Bulldog Investors, Phillip Goldstein and Andrew Dakos are deemed
to be the beneficial owner of 1,877,300 shares of BIF or 16.57%
of the outstanding shares.

Schultz Investment Advisors, Inc. has the authority to dispose of
0 shares of BIF.

b. Power to dispose of securities resides solely with Mr. Phillip
Goldstein for 1,537,600 shares. Power to vote securities resides
solely with Phillip Goldstein for 337,800 shares and jointly for
47,300 shares. Power to dispose of securities resides jointly
with Phillip Goldstein and Andrew Dakos for 339,700 shares. Power
to vote securities resides solely with Andrew Dakos for 339,700.

Schultz Investment Advisors, Inc. has shared dispositive power
over 0 shares of BIF.

c.

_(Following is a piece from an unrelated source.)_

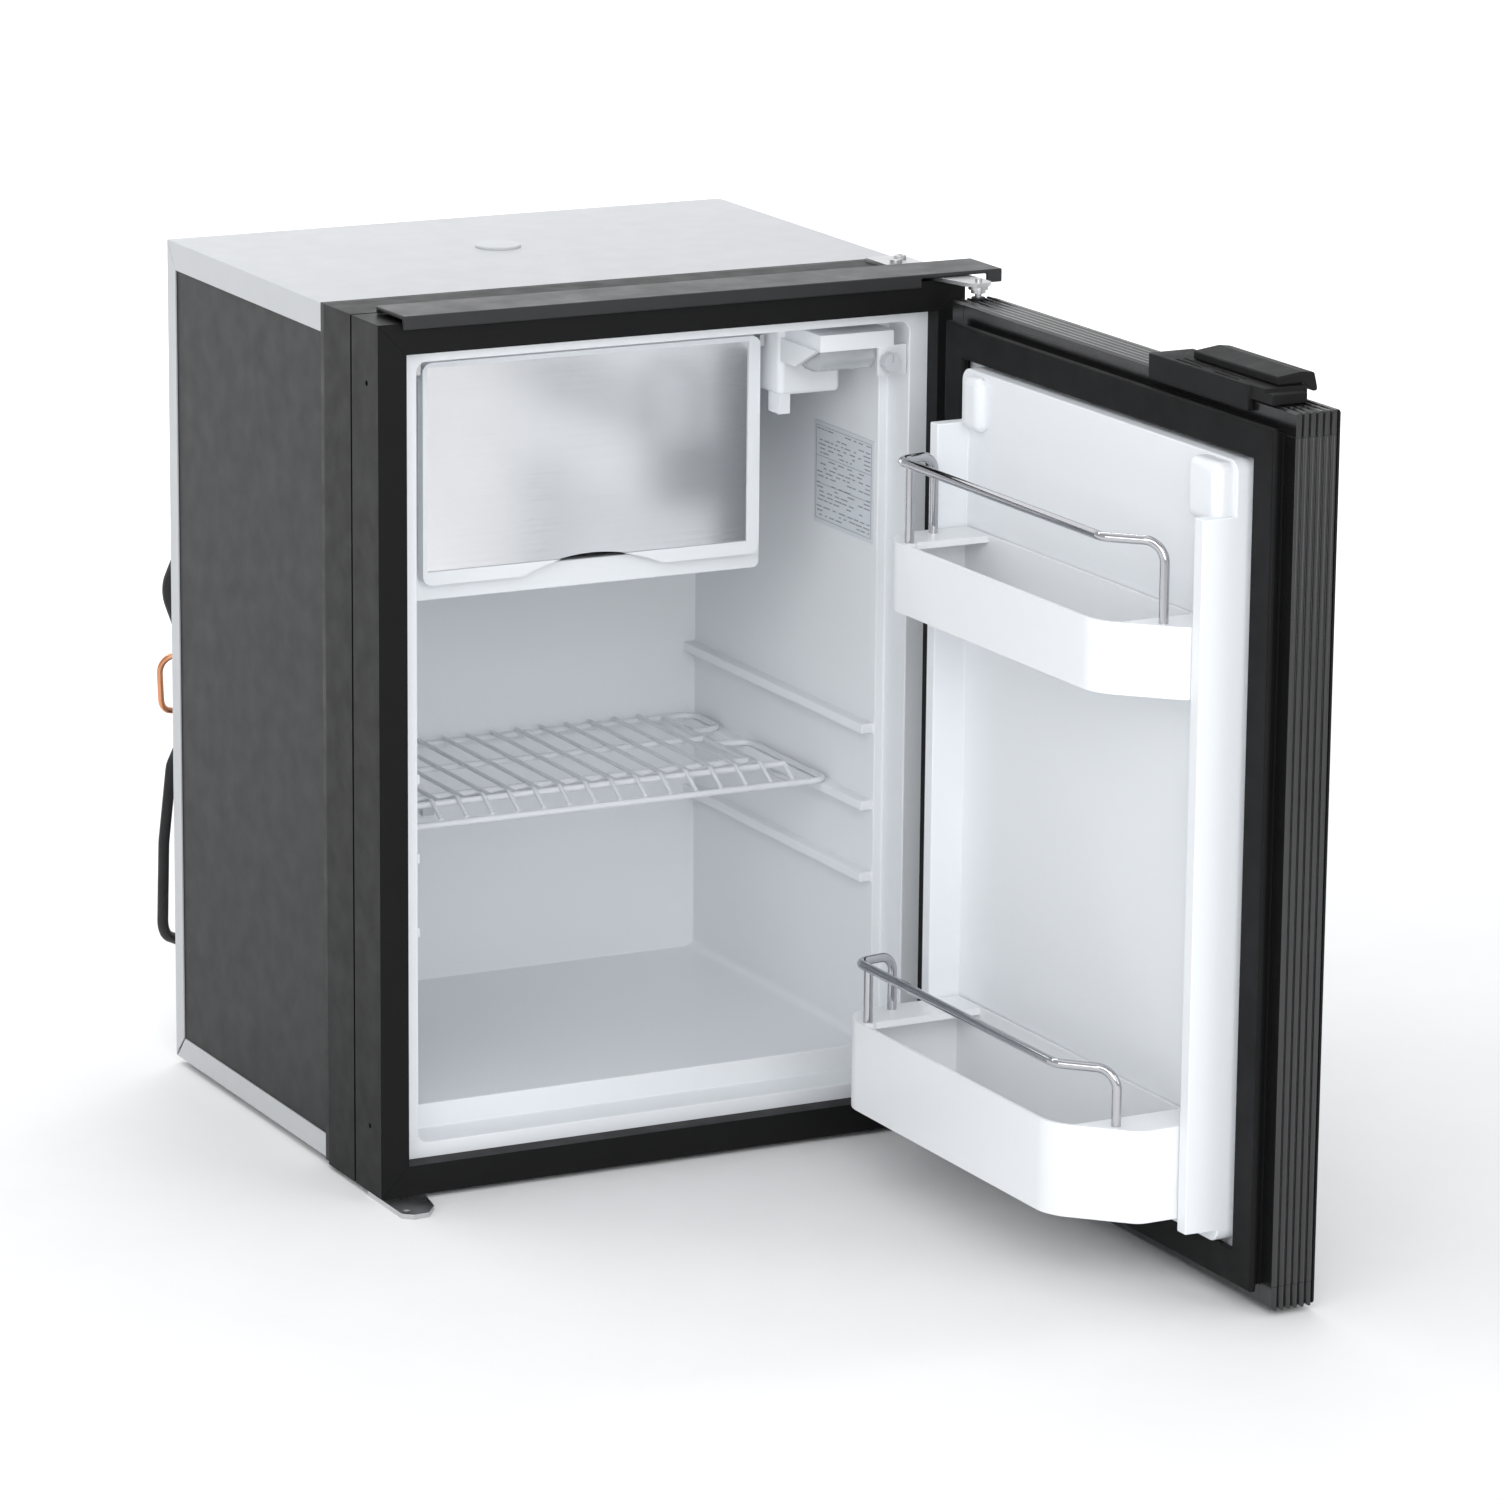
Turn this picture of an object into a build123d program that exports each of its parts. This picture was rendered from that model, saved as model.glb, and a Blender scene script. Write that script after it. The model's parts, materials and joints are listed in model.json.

During the last sixty days the following shares of common
stock were traded (unless previously reported):
SCHULTZ INVESTMENT ADVISORS
2/21/06   S 1,847,751 BIF @ 7.6

BULLDOG
2/21/06     B 842300 BIF @ 7.6
            S 2500 BIF @ 7.65
2/22/06     S 48000 BIF @ 7.6518
            B 43600 BIF @ 7.65

d. Beneficiaries of managed accounts are entitled to receive any
dividends or sales proceeds.

e. NA

Item 7 is amended as follows:
ITEM 7. MATERIAL TO BE FILED AS EXHIBITS
NONE.

After reasonable inquiry and to the best of my knowledge and
belief, I certify that the information set forth in this
statement is true, complete and correct.

Dated: 2/22/06


By: /s/ Phillip Goldstein
Name:   Phillip Goldstein


By: /S/ Andrew Dakos
Name:     Andrew Dakos

Scott T. Schultz
___________________________
Signature
Scott T. Schultz, Chairman, Schultz Investment Advisors, Inc.